Have you seen CDuce?

### Comparing CDuce and Candle

Thanks for suggesting CDuce.

I definitely had visited CDuce website (might be long ago), as I had bookmarked their website. My impression was that it was something like RELAX NG.

I had a closer look at their documents again today. And I found it to be much more than that. And I swear I'll spend more time on CDuce. There'll be many things Candle can learn from it.

Comparing CDuce and Candle (based on my limited study of CDuce), I think they have quite some overlapping features, e.g. they all have letters 'c', 'd' and 'e' in the name :-)

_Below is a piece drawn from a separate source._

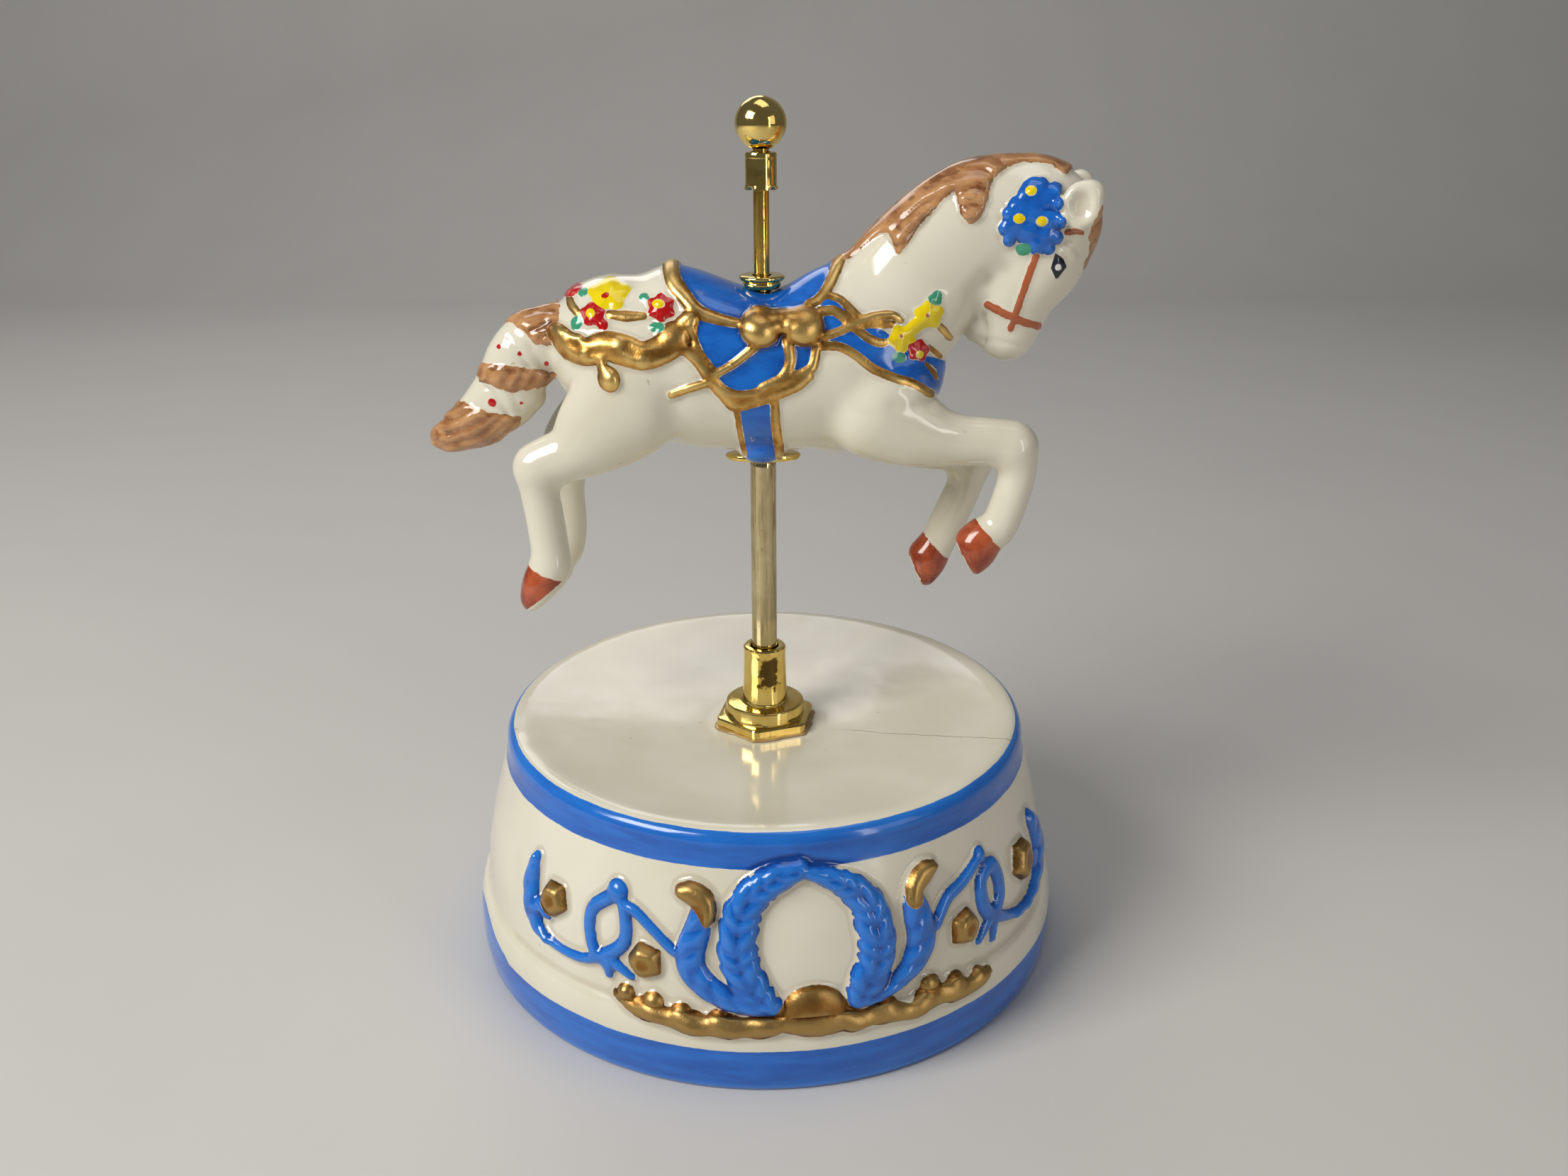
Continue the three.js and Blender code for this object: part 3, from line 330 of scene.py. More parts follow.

• They all have RELAX NG kind of type and pattern system. CDuce is more powerful and supports features like capture variable.
• They all supports dynamic XML construction.
• They all supports XPath expression. Candle is more complete.
• They all supports query expression. FLWOR in Candle is probably richer than select_from in CDuce.
• They all supports function as first class data.

Some differences:

• CDuce's syntax is based on functional languages. Candle's syntax is more like scripting language, like JavaScript. I think the latter will be more friendly to programmers from OOP world.
• CDuce supports imperative assignment. I don't know if that would void CDuce as a functional language. Candle also supports imperative features, but enforces separation-of-side-effects.
• Candle supports updating of XML data using CRUD statements. CDuce does not.
• Candle has a bigger scope to become a general-purpose app development language. And CDuce is more like a focused XML processing language.